Zika infection may cause eye abnormalities in infants
Vision-threatening eye abnormalities in infants in Brazil with microcephaly - a birth defect characterised by an abnormally small head -- may be associated with infection with Zika virus, says a new study
New York: Vision-threatening eye abnormalities in infants in Brazil with microcephaly - a birth defect characterised by an abnormally small head -- may be associated with infection with Zika virus, says a new study.
Zika virus is spread to people through mosquito bites and according to US Centres for Disease Control and Prevention the most common symptoms of Zika virus disease are fever, rash, joint pain, and conjunctivitis (red eyes).
"This study can help guide clinical management and practice, as we observed that a high proportion of the infants with microcephaly had ophthalmologic lesions.
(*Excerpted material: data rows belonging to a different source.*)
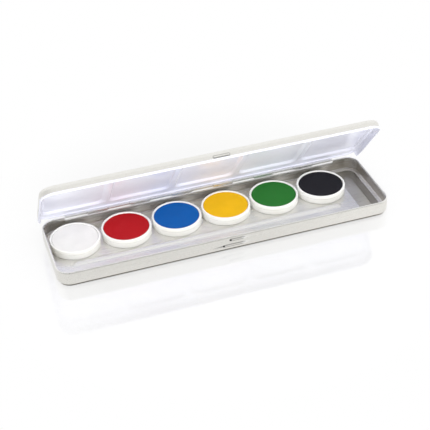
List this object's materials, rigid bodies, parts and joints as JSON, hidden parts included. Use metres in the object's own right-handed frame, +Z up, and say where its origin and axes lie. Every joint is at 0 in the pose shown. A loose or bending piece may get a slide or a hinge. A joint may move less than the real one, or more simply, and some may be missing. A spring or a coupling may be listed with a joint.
{
  "type": "watercolor pan set",
  "caption": "Flat hinged tin with a row of round watercolour pans, a brush channel and a white palette in its lid.",
  "frame": {"origin": "middle of the underside of the tin, on the plane that the tin stands on", "axes": "+X along the length of the tin, +Y towards the hinge, +Z up"},
  "size_m": [0.207, 0.0577, 0.0543],
  "materials": {
    "tinplate": "satin rolled tinplate",
    "steel_wire": "drawn wire",
    "palette_white": "glossy white",
    "pan_plastic": "satin white",
    "paint_white": "dried watercolour cake, satin",
    "paint_red": "dried watercolour cake, satin",
    "paint_blue": "dried watercolour cake, satin",
    "paint_yellow": "dried watercolour cake, satin",
    "paint_green": "dried watercolour cake, satin",
    "paint_black": "dried watercolour cake, satin"
  },
  "bodies": {
    "tin": {"base_tray": "tinplate", "pan_plate": "tinplate", "hinge_wire": "steel_wire"},
    "lid": {"lid_shell": "tinplate", "palette_liner": "palette_white"},
    "white_pan": {"pan_white": "pan_plastic", "paint_white": "paint_white"},
    "red_pan": {"pan_red": "pan_plastic", "paint_red": "paint_red"},
    "blue_pan": {"pan_blue": "pan_plastic", "paint_blue": "paint_blue"},
    "yellow_pan": {"pan_yellow": "pan_plastic", "paint_yellow": "paint_yellow"},
    "green_pan": {"pan_green": "pan_plastic", "paint_green": "paint_green"},
    "black_pan": {"pan_black": "pan_plastic", "paint_black": "paint_black"}
  },
  "joints": [
    {"name": "lid_hinge", "type": "hinge", "parent": "tin", "child": "lid", "pos_m": [0, 0.0278, 0.0092], "axis": [-1, 0, 0], "range_deg": [-51, 129]},
    {"name": "white_pan_lift", "type": "slide", "parent": "tin", "child": "white_pan", "axis": [0, -0.6293, 0.7771], "range_m": [0, 0.03]},
    {"name": "red_pan_lift", "type": "slide", "parent": "tin", "child": "red_pan", "axis": [0, -0.6293, 0.7771], "range_m": [0, 0.03]},
    {"name": "blue_pan_lift", "type": "slide", "parent": "tin", "child": "blue_pan", "axis": [0, -0.6293, 0.7771], "range_m": [0, 0.03]},
    {"name": "yellow_pan_lift", "type": "slide", "parent": "tin", "child": "yellow_pan", "axis": [0, -0.6293, 0.7771], "range_m": [0, 0.03]},
    {"name": "green_pan_lift", "type": "slide", "parent": "tin", "child": "green_pan", "axis": [0, -0.6293, 0.7771], "range_m": [0, 0.03]},
    {"name": "black_pan_lift", "type": "slide", "parent": "tin", "child": "black_pan", "axis": [0, -0.6293, 0.7771], "range_m": [0, 0.03]}
  ]
}
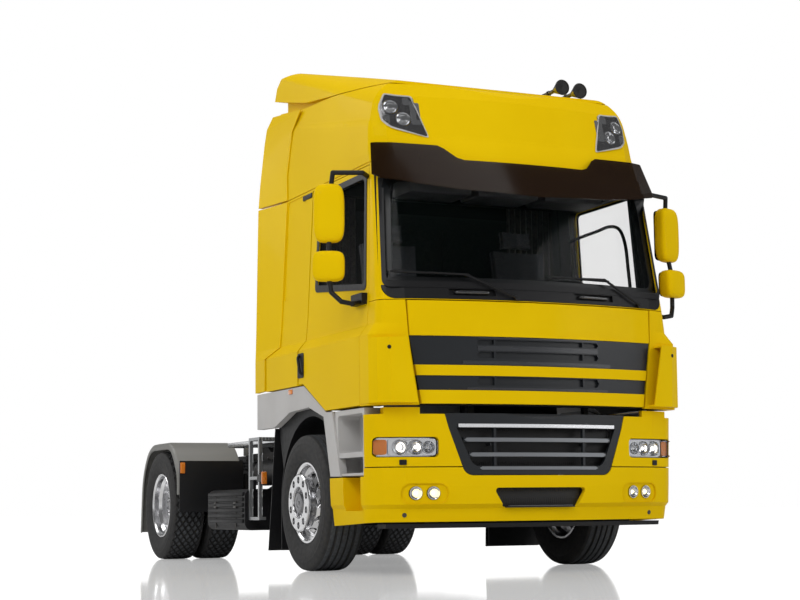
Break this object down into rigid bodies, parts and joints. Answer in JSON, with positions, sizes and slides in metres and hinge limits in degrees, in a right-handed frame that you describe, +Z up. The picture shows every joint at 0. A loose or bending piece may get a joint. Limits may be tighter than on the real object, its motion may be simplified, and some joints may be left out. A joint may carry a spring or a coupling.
{
  "type": "semi truck tractor unit",
  "caption": "Cab-over road tractor with high-roof sleeper cab, tilting cab, opening doors and front lid, steered front wheels, twin rear wheels and rocking fifth wheel.",
  "frame": {"origin": "centre of the bounding box's base, on the ground", "axes": "+Z up, the front faces -Y, +X is the vehicle's left side"},
  "size_m": [3.0628, 6.045, 3.9547],
  "materials": {
    "cab_paint": "glossy yellow enamel",
    "window_glass": "tinted glass",
    "black_trim": "matt black plastic",
    "smoked_plastic": "smoked acrylic",
    "lamp_lens": "clear lamp glass",
    "horn_metal": "black enamel",
    "cabin_plastic": "dark grained plastic",
    "seat_cloth": "woven cloth",
    "grille_plastic": "dark grey plastic",
    "grey_plastic": "mid grey plastic",
    "chassis_paint": "semi-gloss black chassis paint",
    "engine_casting": "painted casting",
    "radiator": "black finned core",
    "tank_aluminium": "brushed aluminium",
    "rear_lamp_lens": "red lens",
    "plate_steel": "greased steel",
    "wheel_chrome": "polished",
    "tyre_rubber": "black rubber"
  },
  "bodies": {
    "chassis": {"front_bumper": "cab_paint", "headlamp_panels": "cab_paint", "lower_grille": "grille_plastic", "front_lamps": "lamp_lens", "underrun_bar": "black_trim", "step_wells": "grey_plastic", "wheel_arch_panels": "grey_plastic", "front_mudguards": "black_trim", "chassis_frame": "chassis_paint", "front_axle": "chassis_paint", "springs": "chassis_paint", "rear_axle": "chassis_paint", "engine_block": "engine_casting", "cooling_pack": "radiator", "propeller_shaft": "chassis_paint", "fuel_tank": "tank_aluminium", "battery_box": "black_trim", "air_tanks": "chassis_paint", "exhaust_silencer": "tank_aluminium", "catwalk": "tank_aluminium", "rear_mudguards": "black_trim", "rear_lamps": "rear_lamp_lens", "fifth_wheel_base": "chassis_paint"},
    "cab": {"cab_shell": "cab_paint", "corner_panels": "cab_paint", "windscreen": "window_glass", "wiper_cowl": "black_trim", "roof_cap": "cab_paint", "roof_deflector": "cab_paint", "side_collars": "cab_paint", "sun_visor": "smoked_plastic", "roof_lamps": "lamp_lens", "air_horns": "horn_metal", "dashboard": "cabin_plastic", "steering_wheel": "cabin_plastic", "seats": "seat_cloth", "bunk": "seat_cloth"},
    "front_lid": {"front_lid": "cab_paint", "upper_grille": "grille_plastic"},
    "door_left": {"door_left": "cab_paint", "door_glass_left": "window_glass", "mirrors_left": "cab_paint", "mirror_arms_left": "black_trim"},
    "door_right": {"door_right": "cab_paint", "door_glass_right": "window_glass", "mirrors_right": "cab_paint", "mirror_arms_right": "black_trim"},
    "fifth_wheel": {"fifth_wheel_plate": "plate_steel"},
    "knuckle_left": {"steering_knuckle_left": "chassis_paint"},
    "knuckle_right": {"steering_knuckle_right": "chassis_paint"},
    "track_rod": {"track_rod": "chassis_paint"},
    "front_wheel_left": {"front_rim_left": "wheel_chrome", "front_tyre_left": "tyre_rubber"},
    "front_wheel_right": {"front_rim_right": "wheel_chrome", "front_tyre_right": "tyre_rubber"},
    "rear_wheels_left": {"rear_rims_left": "wheel_chrome", "rear_tyres_left": "tyre_rubber"},
    "rear_wheels_right": {"rear_rims_right": "wheel_chrome", "rear_tyres_right": "tyre_rubber"}
  },
  "joints": [
    {"name": "cab_tilt", "type": "hinge", "parent": "chassis", "child": "cab", "pos_m": [0, -2.8675, 1.06], "axis": [1, 0, 0], "range_deg": [0, 60]},
    {"name": "front_lid_hinge", "type": "hinge", "parent": "cab", "child": "front_lid", "pos_m": [0, -2.9775, 1.88], "axis": [-1, 0, 0], "range_deg": [0, 85]},
    {"name": "door_left_hinge", "type": "hinge", "parent": "cab", "child": "door_left", "pos_m": [1.228, -2.6125, 1.9], "axis": [0, 0, -1], "range_deg": [0, 70]},
    {"name": "door_right_hinge", "type": "hinge", "parent": "cab", "child": "door_right", "pos_m": [-1.228, -2.6125, 1.9], "axis": [0, 0, 1], "range_deg": [0, 70]},
    {"name": "steer_left", "type": "hinge", "parent": "chassis", "child": "knuckle_left", "pos_m": [0.93, -1.5275, 0.455], "axis": [0, 0, 1], "range_deg": [-38, 38]},
    {"name": "steer_right", "type": "hinge", "parent": "chassis", "child": "knuckle_right", "pos_m": [-0.93, -1.5275, 0.455], "axis": [0, 0, 1], "range_deg": [-38, 38]},
    {"name": "track_rod_pivot", "type": "hinge", "parent": "knuckle_left", "child": "track_rod", "pos_m": [0.93, -1.3575, 0.382], "axis": [0, 0, 1], "range_deg": [-38, 38]},
    {"name": "front_spin_left", "type": "hinge", "parent": "knuckle_left", "child": "front_wheel_left", "pos_m": [1.079, -1.5275, 0.503], "axis": [1, 0, 0], "continuous": true},
    {"name": "front_spin_right", "type": "hinge", "parent": "knuckle_right", "child": "front_wheel_right", "pos_m": [-1.079, -1.5275, 0.503], "axis": [1, 0, 0], "continuous": true},
    {"name": "rear_spin_left", "type": "hinge", "parent": "chassis", "child": "rear_wheels_left", "pos_m": [0.913, 2.2725, 0.503], "axis": [1, 0, 0], "continuous": true},
    {"name": "rear_spin_right", "type": "hinge", "parent": "chassis", "child": "rear_wheels_right", "pos_m": [-0.913, 2.2725, 0.503], "axis": [1, 0, 0], "continuous": true},
    {"name": "fifth_wheel_rock", "type": "hinge", "parent": "chassis", "child": "fifth_wheel", "pos_m": [0, 1.7225, 1.025], "axis": [1, 0, 0], "range_deg": [-10, 10], "stiffness_Nm_per_rad": 4000}
  ],
  "couplings": [
    {"joint": "steer_right", "follows": "steer_left", "ratio": 1},
    {"joint": "track_rod_pivot", "follows": "steer_left", "ratio": -1}
  ]
}
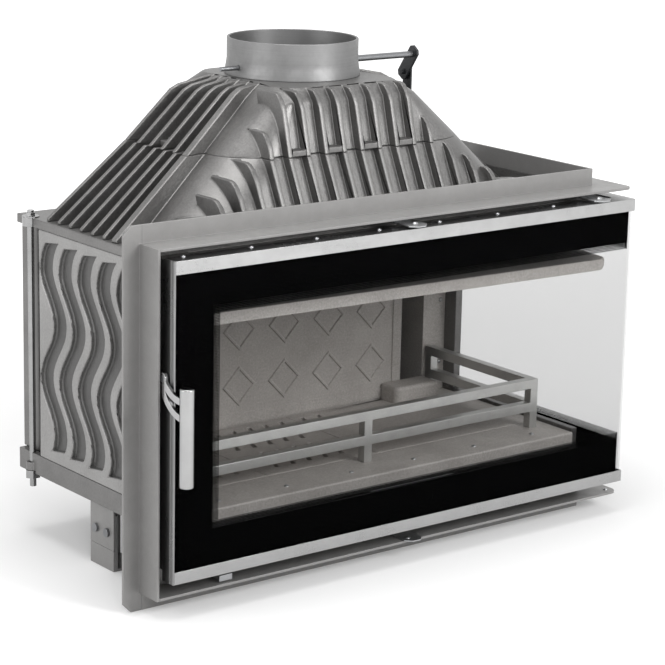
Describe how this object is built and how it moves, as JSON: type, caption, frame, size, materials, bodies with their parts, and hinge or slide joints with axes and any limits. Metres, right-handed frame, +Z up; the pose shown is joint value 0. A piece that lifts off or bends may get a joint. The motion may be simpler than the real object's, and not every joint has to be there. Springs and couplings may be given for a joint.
{
  "type": "fireplace insert",
  "caption": "Cast-iron fireplace insert with a two-sided corner-glass door, ribbed smoke dome, round flue collar with damper, wavy-grooved side wall, log guard and channel legs.",
  "frame": {"origin": "middle of the overall width and depth, on the floor", "axes": "+X right, +Y back, +Z up, seen from the front pane"},
  "size_m": [0.91, 0.522, 0.75],
  "materials": {
    "castings": "fine-grained gunmetal heat paint",
    "frame_steel": "satin grey heat paint",
    "collar_steel": "satin silver-grey heat paint",
    "dark_steel": "satin black",
    "rod_steel": "drawn bar, left bare",
    "linings": "matt warm grey",
    "sash_steel": "brushed stainless",
    "guard_steel": "satin stainless",
    "zinc": "bright zinc",
    "polished_steel": "polished",
    "pane": "clear ceramic glass with a black printed edge",
    "rope": "woven glass rope"
  },
  "bodies": {
    "insert": {"ash_well": "frame_steel", "back_lining": "linings", "back_wall": "castings", "baffle": "linings", "base_casting": "castings", "damper_quadrant": "dark_steel", "deflector": "linings", "dome_bolts": "dark_steel", "dome_lower": "castings", "dome_upper": "castings", "floor_left": "linings", "floor_right": "linings", "flue_spigot": "collar_steel", "frame_bottom_angle": "frame_steel", "frame_left_angle": "frame_steel", "frame_rear_angle": "frame_steel", "frame_top_angle": "frame_steel", "hearth_apron": "linings", "hinge_pins": "zinc", "inlet_spigot": "frame_steel", "latch_keeper": "zinc", "left_jamb": "castings", "left_lining": "linings", "left_wall": "castings", "leg_bolts": "zinc", "leg_brackets": "frame_steel", "leg_feet": "frame_steel", "lip_clips": "zinc", "neck_lintel": "castings", "neck_sill": "castings", "panel_screws": "zinc", "port_covers": "castings", "rear_post": "linings", "right_wall": "castings", "shutter_guides": "frame_steel", "tie_nuts": "zinc", "tie_rods": "rod_steel", "top_casting": "castings"},
    "door": {"sash_top_rail": "sash_steel", "sash_bottom_rail": "sash_steel", "sash_left_stile": "sash_steel", "sash_rear_stile": "sash_steel", "front_glass": "pane", "side_glass": "pane", "glass_clamps": "zinc", "door_seal": "rope", "rail_screws": "zinc"},
    "handle": {"handle_arm": "polished_steel", "handle_grip": "polished_steel", "latch_shaft": "polished_steel", "latch_hook": "zinc"},
    "damper": {"damper_shaft": "rod_steel", "damper_flap": "dark_steel", "flap_bolts": "zinc", "damper_lever": "dark_steel"},
    "guard": {"log_guard": "guard_steel"},
    "grate": {"grate": "linings"},
    "ash_pan": {"ash_pan": "dark_steel"},
    "air_control": {"air_shutter": "frame_steel", "air_lever": "zinc"}
  },
  "joints": [
    {"name": "door_hinge", "type": "hinge", "parent": "insert", "child": "door", "pos_m": [0.428, 0.212, 0.282], "axis": [0, 0, 1], "range_deg": [0, 100]},
    {"name": "handle_turn", "type": "hinge", "parent": "door", "child": "handle", "pos_m": [-0.421, -0.1935, 0.346], "axis": [-1, 0, 0], "range_deg": [0, 40]},
    {"name": "damper_turn", "type": "hinge", "parent": "insert", "child": "damper", "pos_m": [0.013, 0.107, 0.709], "axis": [1, 0, 0], "range_deg": [0, 90]},
    {"name": "guard_lift", "type": "slide", "parent": "insert", "child": "guard", "axis": [0, 0, 1], "range_m": [0, 0.03]},
    {"name": "grate_lift", "type": "slide", "parent": "insert", "child": "grate", "axis": [0, 0, 1], "range_m": [0, 0.04]},
    {"name": "pan_lift", "type": "slide", "parent": "insert", "child": "ash_pan", "axis": [0, 0, 1], "range_m": [0, 0.04]},
    {"name": "air_slide", "type": "slide", "parent": "insert", "child": "air_control", "axis": [1, 0, 0], "range_m": [0, 0.025]}
  ],
  "couplings": [
    {"joint": "pan_lift", "follows": "grate_lift", "ratio": 1}
  ]
}
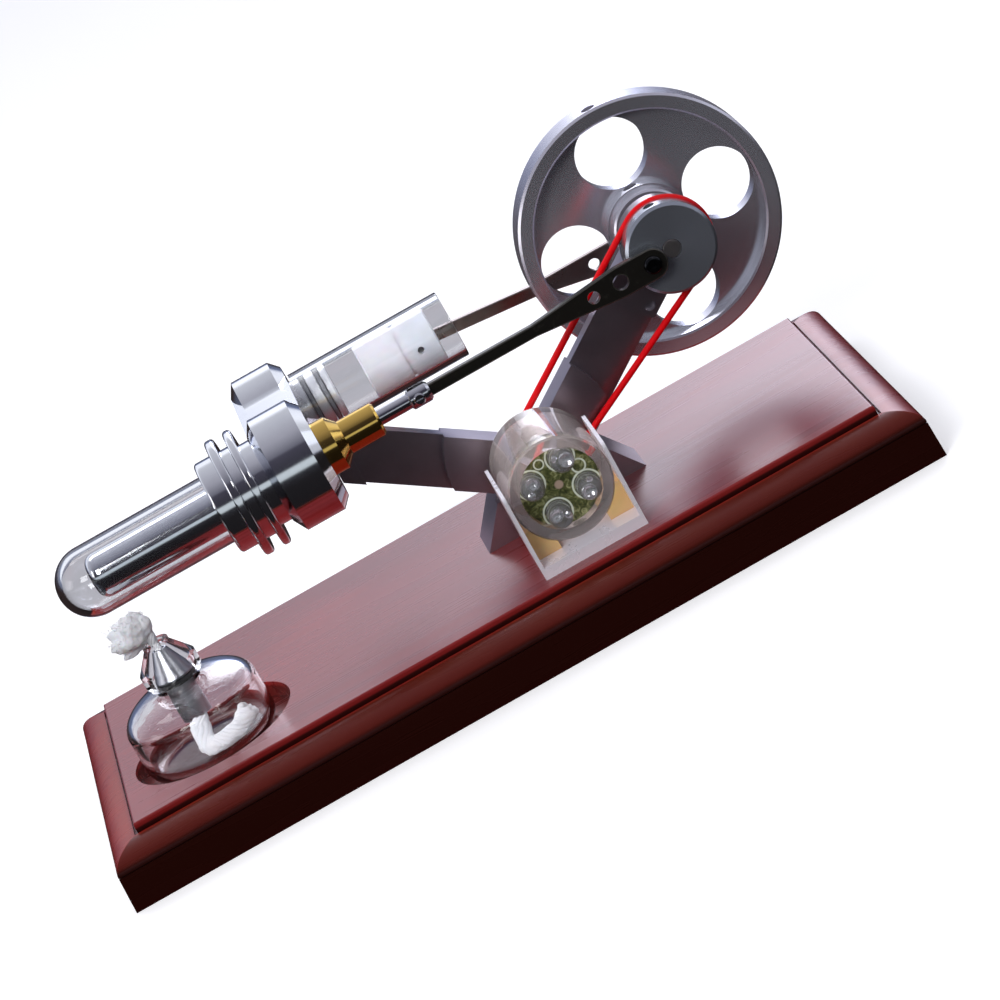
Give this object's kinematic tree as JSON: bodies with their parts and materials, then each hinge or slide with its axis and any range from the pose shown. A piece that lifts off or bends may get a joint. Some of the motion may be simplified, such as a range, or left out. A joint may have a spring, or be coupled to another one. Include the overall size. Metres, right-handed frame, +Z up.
{
  "type": "stirling engine model",
  "caption": "Tabletop Stirling engine on a moulded wooden base: glass cylinders, finned head, flywheel, spirit burner and a belt-driven generator with lamps.",
  "frame": {"origin": "middle of the wooden base's underside", "axes": "+X from the hot end to the flywheel, +Y to the back where the power cylinder is, +Z up"},
  "size_m": [0.1867, 0.091, 0.0814],
  "materials": {
    "mahogany": "glossy lacquered",
    "dark_aluminium": "satin anodised",
    "polished_aluminium": "polished",
    "bright_aluminium": "polished",
    "screw_steel": "zinc plated",
    "bearing_steel": "polished",
    "turned_steel": "turned",
    "displacer_steel": "polished",
    "black_steel": "blackened satin",
    "brass": "polished",
    "o_ring_rubber": "matte",
    "red_rubber": "satin",
    "clear_glass": "clear",
    "clear_plastic": "clear plastic",
    "lamp_plastic": "clear epoxy",
    "black_plastic": "moulded",
    "amber_plastic": "moulded",
    "white_ptfe": "satin",
    "board_green": "solder mask",
    "magnet_ferrite": "sintered",
    "copper_wire": "enamelled copper",
    "solder": "tinned",
    "cotton": "twisted cotton"
  },
  "bodies": {
    "stand": {"wood_base": "mahogany", "bracket": "dark_aluminium", "bracket_screws": "screw_steel", "head_screws": "screw_steel", "cradle_screws": "screw_steel", "cylinder_head": "polished_aluminium", "finned_collar": "polished_aluminium", "collar_o_rings": "o_ring_rubber", "hot_glass_tube": "clear_glass", "displacer_gland": "brass", "cylinder_spigot": "polished_aluminium", "spigot_o_rings": "o_ring_rubber", "power_glass_tube": "clear_glass", "bearing_outer_races": "bearing_steel", "bearing_balls": "bearing_steel", "drive_belt": "red_rubber", "clear_housing": "clear_plastic", "generator_can": "bearing_steel", "generator_end_cap": "black_plastic", "generator_magnets": "magnet_ferrite", "generator_brushes": "brass", "lamp_board": "board_green", "lamps": "lamp_plastic", "lamp_leads": "solder", "generator_wires": "black_plastic", "generator_cradle": "bright_aluminium", "cradle_wedges": "amber_plastic"},
    "flywheel_shaft": {"main_shaft": "bearing_steel", "flywheel": "turned_steel", "flywheel_set_screw": "black_steel", "crank_pulley": "black_steel", "pulley_set_screw": "black_steel", "shaft_spacers": "screw_steel", "bearing_inner_races": "bearing_steel"},
    "generator_rotor": {"generator_shaft": "bearing_steel", "generator_armature": "magnet_ferrite", "armature_windings": "copper_wire", "commutator": "copper_wire", "small_pulley": "bright_aluminium"},
    "displacer": {"displacer_can": "displacer_steel", "displacer_plug": "bright_aluminium", "displacer_rod": "bearing_steel", "displacer_fork": "bearing_steel", "fork_pin": "bearing_steel"},
    "displacer_link": {"displacer_link": "black_steel", "displacer_crank_pin": "black_steel", "displacer_pin_spacer": "screw_steel"},
    "power_piston": {"power_piston": "white_ptfe", "wrist_pin": "bearing_steel"},
    "power_link": {"power_link": "black_steel", "power_crank_pin": "black_steel", "power_pin_spacer": "screw_steel"},
    "burner": {"burner_bottle": "clear_glass", "burner_seal": "o_ring_rubber", "wick_holder": "bearing_steel", "burner_hood": "clear_glass", "wick": "cotton"}
  },
  "joints": [
    {"name": "flywheel_spin", "type": "hinge", "parent": "stand", "child": "flywheel_shaft", "pos_m": [0.0664, 0, 0.0534], "axis": [0, 1, 0], "continuous": true},
    {"name": "generator_spin", "type": "hinge", "parent": "stand", "child": "generator_rotor", "pos_m": [0.0226, 0, 0.0274], "axis": [0, 1, 0], "continuous": true},
    {"name": "displacer_slide", "type": "slide", "parent": "stand", "child": "displacer", "axis": [1, 0, 0], "range_m": [0, 0.0104]},
    {"name": "displacer_link_swing", "type": "hinge", "parent": "displacer", "child": "displacer_link", "pos_m": [0.0067, -0.0083, 0.0534], "axis": [0, 1, 0], "range_deg": [-5.48, 5.48]},
    {"name": "piston_slide", "type": "slide", "parent": "stand", "child": "power_piston", "axis": [1, 0, 0], "range_m": [-0.0052, 0.0052]},
    {"name": "power_link_swing", "type": "hinge", "parent": "power_piston", "child": "power_link", "pos_m": [0.01215, 0.0256, 0.0534], "axis": [0, 1, 0], "range_deg": [-10.95, 0]},
    {"name": "burner_shift", "type": "slide", "parent": "stand", "child": "burner", "axis": [0, 1, 0], "range_m": [-0.003, 0.003]}
  ],
  "couplings": [
    {"joint": "generator_spin", "follows": "flywheel_spin", "ratio": 1.4615}
  ]
}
Infants with microcephaly should undergo routine ophthalmologic evaluations to identify such lesions,” the researchers said.
The researchers and colleagues from the Federal University of Sao Paulo, Brazil, evaluated the ocular findings of 29 infants with microcephaly with a presumed diagnosis of congenital Zika virus.
The study was conducted during December 2015 and all the children and their mothers were evaluated at the Roberto Santos General Hospital, Salvador, Brazil.
Of the 29 mothers, 23 (79.3 percent) reported suspected Zika virus signs and symptoms during pregnancy, including rash, fever, arthralgia (joint pain), headache and itch.
Among the 23 mothers who reported symptoms during pregnancy, 18 or 78.3 percent reported Zika virus symptoms during the first trimester of pregnancy, according to the report.
Vision-threatening abnormalities of the eye were observed in 10 of the 29 infants (34.5 percent) with microcephaly.
However, experts have cautioned that this association is still presumptive because definitive serologic testing for Zika virus was not available in Brazil at the time of the outbreak and confusion may occur with other causes of microcephaly.
The study was published online in the journal JAMA Ophthalmology.